The market in full, not at its best

An index fund replicates the composition of a market index, such as the OMXS30 or MSCI World. The fund holds all companies in the index in proportion to their market capitalisation. There is no active analysis, no selection of quality businesses, and no consideration of valuation. The cost is low and management is almost entirely automated. That is both the index fund's strength and its limitation.

Low fee
Without active management or analysis, costs can be kept very low, sometimes below 0.1 per cent per year. That is a genuine advantage over active funds with a weak process.
Broad diversification
Index funds provide exposure to an entire market. That reduces the risk of individual companies dragging down returns dramatically.
No active decisions
The fund automatically buys all companies in the index regardless of whether they trade at excessive valuations or lack profitability. That is a functional feature, but also a limitation.

Active vs passive

Selection versus the whole market

An index fund can by definition never beat the index.
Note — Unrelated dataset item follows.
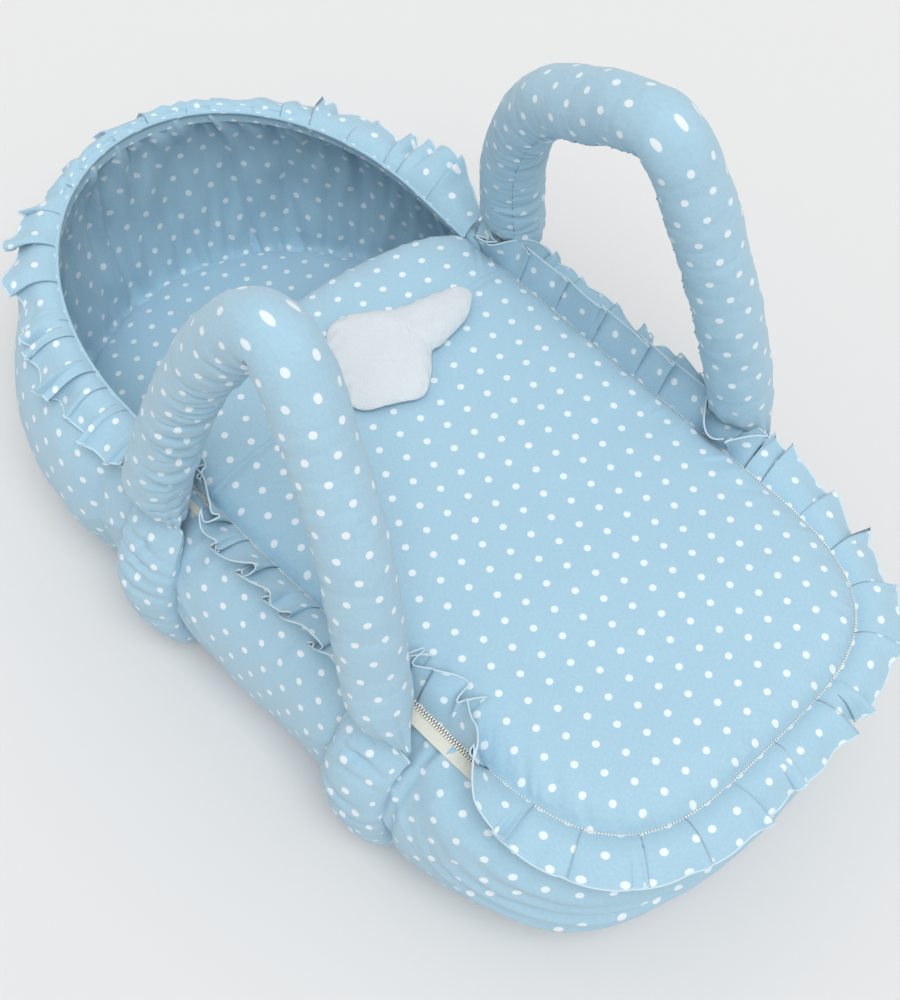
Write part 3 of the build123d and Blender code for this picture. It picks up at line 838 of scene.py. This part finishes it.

It IS the index. An active fund like Amos Value owns companies because the manager believes in them, not because they happen to be in an index. The ambition is to hold thirty to forty carefully selected quality businesses with a margin of safety. That means taking conscious risks and making active choices, and accepting that the fund may underperform an index in the short term. That is the price of having a genuine conviction.

We will miss next year's winners. But we will not own next year's biggest losers.